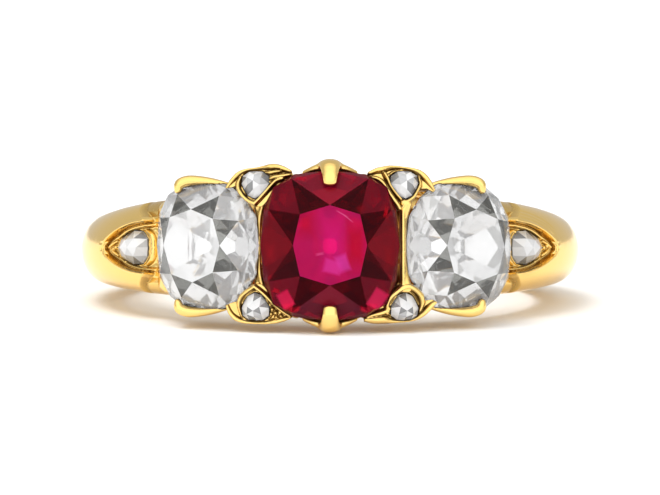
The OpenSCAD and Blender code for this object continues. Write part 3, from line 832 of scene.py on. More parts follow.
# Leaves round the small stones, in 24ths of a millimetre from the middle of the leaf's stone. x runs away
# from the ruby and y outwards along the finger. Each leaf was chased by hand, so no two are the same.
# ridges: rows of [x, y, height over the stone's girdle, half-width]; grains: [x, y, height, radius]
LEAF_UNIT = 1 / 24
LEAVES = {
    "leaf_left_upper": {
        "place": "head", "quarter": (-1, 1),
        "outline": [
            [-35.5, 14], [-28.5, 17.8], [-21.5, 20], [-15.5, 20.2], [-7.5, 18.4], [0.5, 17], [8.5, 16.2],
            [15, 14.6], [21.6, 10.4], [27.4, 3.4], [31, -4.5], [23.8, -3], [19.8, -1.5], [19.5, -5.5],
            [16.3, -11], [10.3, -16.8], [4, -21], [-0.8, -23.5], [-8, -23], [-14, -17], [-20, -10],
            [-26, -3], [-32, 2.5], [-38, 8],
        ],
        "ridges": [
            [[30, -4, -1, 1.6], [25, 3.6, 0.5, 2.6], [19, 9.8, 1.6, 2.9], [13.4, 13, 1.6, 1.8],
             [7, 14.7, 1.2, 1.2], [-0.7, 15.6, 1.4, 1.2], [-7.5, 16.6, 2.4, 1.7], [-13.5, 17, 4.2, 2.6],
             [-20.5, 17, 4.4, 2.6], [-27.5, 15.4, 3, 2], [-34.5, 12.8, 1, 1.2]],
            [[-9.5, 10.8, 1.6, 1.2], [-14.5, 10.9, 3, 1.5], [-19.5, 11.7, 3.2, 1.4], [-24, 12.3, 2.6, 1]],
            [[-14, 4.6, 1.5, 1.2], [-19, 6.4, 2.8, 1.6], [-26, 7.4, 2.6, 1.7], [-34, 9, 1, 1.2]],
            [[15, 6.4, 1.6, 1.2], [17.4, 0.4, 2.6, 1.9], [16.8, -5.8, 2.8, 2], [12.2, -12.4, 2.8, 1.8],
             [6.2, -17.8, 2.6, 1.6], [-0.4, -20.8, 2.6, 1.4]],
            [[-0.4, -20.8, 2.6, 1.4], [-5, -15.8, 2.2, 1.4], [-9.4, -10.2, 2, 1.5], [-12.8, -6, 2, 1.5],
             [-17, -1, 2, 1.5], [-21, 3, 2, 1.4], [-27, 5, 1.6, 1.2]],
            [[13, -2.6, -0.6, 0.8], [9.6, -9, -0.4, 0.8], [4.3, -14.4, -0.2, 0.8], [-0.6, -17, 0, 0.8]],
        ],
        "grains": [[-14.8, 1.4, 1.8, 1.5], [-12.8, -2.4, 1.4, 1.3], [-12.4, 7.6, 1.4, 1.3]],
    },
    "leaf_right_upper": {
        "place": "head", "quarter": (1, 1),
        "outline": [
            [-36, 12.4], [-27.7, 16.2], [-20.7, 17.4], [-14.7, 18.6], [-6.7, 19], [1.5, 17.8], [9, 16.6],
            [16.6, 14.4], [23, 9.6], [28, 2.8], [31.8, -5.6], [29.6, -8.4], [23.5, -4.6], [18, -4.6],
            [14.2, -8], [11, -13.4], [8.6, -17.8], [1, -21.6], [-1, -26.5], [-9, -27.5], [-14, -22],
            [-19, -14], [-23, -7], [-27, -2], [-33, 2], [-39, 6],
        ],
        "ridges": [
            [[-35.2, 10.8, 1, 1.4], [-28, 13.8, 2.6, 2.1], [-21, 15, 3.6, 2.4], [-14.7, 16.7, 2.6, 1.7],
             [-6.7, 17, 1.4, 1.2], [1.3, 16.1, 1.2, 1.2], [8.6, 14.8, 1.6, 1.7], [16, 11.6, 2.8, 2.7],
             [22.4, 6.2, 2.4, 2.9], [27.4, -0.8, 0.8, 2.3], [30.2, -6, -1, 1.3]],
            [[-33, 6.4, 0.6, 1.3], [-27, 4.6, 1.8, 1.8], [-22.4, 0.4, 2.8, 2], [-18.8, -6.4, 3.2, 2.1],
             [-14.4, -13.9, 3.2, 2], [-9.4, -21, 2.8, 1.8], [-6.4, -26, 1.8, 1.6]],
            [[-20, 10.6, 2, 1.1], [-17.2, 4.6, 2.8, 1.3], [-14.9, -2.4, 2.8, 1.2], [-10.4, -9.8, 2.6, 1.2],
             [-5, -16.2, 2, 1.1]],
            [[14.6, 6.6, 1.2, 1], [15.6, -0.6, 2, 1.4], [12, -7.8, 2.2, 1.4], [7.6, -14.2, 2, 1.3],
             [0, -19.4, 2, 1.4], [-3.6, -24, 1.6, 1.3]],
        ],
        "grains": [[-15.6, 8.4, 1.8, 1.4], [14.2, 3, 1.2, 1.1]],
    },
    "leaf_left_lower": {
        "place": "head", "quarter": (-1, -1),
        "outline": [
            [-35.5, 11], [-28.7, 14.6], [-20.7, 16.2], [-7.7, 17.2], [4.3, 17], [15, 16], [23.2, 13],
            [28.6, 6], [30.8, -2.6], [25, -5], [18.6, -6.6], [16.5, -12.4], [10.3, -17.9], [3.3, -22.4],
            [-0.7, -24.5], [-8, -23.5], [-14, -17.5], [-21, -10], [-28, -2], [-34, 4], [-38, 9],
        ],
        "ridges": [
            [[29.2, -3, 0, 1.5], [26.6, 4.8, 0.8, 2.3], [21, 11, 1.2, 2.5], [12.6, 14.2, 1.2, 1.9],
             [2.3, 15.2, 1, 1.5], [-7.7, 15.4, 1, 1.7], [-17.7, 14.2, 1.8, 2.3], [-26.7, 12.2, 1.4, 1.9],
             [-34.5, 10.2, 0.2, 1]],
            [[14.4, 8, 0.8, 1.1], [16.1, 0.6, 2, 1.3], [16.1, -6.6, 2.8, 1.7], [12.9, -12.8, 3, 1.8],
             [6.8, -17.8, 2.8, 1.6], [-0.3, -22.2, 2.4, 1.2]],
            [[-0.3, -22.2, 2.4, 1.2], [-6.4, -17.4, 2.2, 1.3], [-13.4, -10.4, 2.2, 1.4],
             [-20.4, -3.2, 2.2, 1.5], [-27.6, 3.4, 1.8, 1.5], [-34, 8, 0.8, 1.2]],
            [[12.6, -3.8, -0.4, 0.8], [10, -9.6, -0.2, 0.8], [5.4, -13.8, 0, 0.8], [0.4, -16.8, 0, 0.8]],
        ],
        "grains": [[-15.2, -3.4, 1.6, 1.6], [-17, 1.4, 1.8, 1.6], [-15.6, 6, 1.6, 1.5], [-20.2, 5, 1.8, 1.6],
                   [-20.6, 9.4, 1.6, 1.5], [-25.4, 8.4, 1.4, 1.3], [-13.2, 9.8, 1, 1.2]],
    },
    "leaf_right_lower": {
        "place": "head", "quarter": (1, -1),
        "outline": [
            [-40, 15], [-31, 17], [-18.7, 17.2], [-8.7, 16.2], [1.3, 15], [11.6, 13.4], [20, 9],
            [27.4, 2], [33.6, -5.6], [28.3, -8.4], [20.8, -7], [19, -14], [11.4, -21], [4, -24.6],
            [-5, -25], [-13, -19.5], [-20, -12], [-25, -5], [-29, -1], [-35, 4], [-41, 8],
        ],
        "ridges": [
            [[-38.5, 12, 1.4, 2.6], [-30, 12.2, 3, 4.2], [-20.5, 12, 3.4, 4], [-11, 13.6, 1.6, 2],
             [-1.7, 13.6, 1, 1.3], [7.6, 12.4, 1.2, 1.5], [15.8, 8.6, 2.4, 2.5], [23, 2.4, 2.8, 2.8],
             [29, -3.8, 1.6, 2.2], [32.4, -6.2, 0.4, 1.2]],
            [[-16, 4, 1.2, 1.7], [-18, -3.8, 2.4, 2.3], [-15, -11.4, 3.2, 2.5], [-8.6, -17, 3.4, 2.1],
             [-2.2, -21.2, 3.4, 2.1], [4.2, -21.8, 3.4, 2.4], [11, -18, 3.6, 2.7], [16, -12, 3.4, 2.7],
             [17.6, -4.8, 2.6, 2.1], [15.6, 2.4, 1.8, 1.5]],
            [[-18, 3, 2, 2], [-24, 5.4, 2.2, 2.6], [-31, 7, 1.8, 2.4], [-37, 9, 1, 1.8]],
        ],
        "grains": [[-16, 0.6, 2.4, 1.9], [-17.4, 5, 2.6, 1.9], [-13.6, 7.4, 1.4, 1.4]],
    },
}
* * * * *
AIM
Calculate how many lines of the material include the string "from", and state that number by itself.

SOLUTION TO THE EXERCISE
3